We also have the world’s freest trade policy (though it should be freer). And as a result, many nations of the world owe their economies to us.

It comes down to freedom. There is no freer nation in the world, and freedom (but more importantly, the free flow of information) is essential to economic growth. It all makes sense: In a capitalist economy, the free flow of information tells everyone where the opportunities are, so that everyone has the ability to profit from them (the alternative is that the same sluggish companies have all the right information, but have no good ideas on what to do with it). In this way, you best insure that most able companies (or individuals) can be in place to take advantage. Likewise, when someone buys stock in a business, they can peruse the properly audited information about the company’s finances, all of it freely available.

All of this benefits the nation in a way that secrecy does not.

This is why I’m not all that worried about China. At a certain point, they will realize that holding back the free flow of information is inhibiting their economic growth. Restricting information about companies will alienate foreign investment, and China will increasingly find that controlling information will hurt business. They will be forced to choose: yesterday’s tightly controlled but broken socialist system or the dynamism of a 21st century information economy.

I think they will choose wisely. And a government that cannot control information finds it difficult to maintain its aura of omniscience that is so important in a one party, socialist state.

Capitalism and democracy are necessary to one another: democracy is political freedom and capitalism is economic freedom.

Some people say we should be ashamed of America’s economy. It dominates the world, and that must be (so they say) unfair.

But I’m not ashamed. It means that we are industrious and inventive and, as a result: prosperous. The stagnant economies of Europe and the artificial economies of Asia should take note and learn the power of freedom, particularly the economic freedom we know as capitalism.

Capitalism, very unfortunately, is still a dirty word in many parts of the world.

There are still many in the US who don’t realize that the US has already won, and is pulling ahead, of the rest of the world. They sooth the losers – telling them that the US doesn’t play fair or some other rubbish – they comfort them in their ways and prevent them from reforming their systems to be more competitive.

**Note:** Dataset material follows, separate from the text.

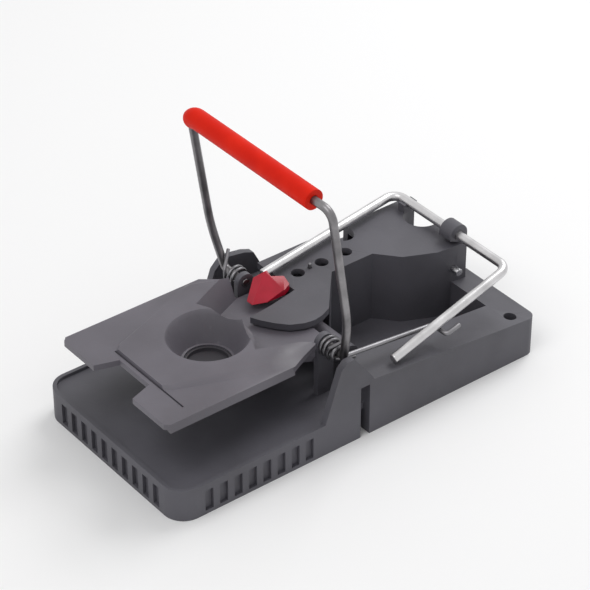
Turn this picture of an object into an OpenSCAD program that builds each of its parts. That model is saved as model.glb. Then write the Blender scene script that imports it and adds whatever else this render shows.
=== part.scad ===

This is nonsense. The European systems are rotting and desperately need to reform their restrictive labor practices, their trade policies and their overly protective governments. The Asians need to end the cozy relationships that their businesses enjoy with each other and with their home governments. Direct political control of economic growth (which is different from simple regulation, which IS important), as practiced by Japan’s MITI, rarely ends well.

It never gets sillier, though, than when people insist that Russia, Germany, France and China should have a vital say in – or veto power over - US foreign policy.

The US, they argue, is just another nation, with no claim to be more important than… say… Luxembourg.

It's comical when you think about it.

Russia, Germany, France and China (!) – four nations that have caused more misery than any others, giving the world Stalin, Hitler, Napoleon, and Mao. Four men who improved very few lives, and together killed hundreds of millions of people.

The principal goal of US foreign policy – the expansion of human liberty – is not a goal that should be subverted to the whims of others – particularly this motley crew.

The cause of liberty is too vital for debate or half measures.

If I ever came to know of any country more devoted to the cause of human liberty than United States of America, I would pack my bags and go there right away.

So far, I’m staying put. The future of the world – so far – lies between California and New York.

But the world will be a safer place if the future can include more nations. But Europe and Asia must evolve into freer economies for that to happen.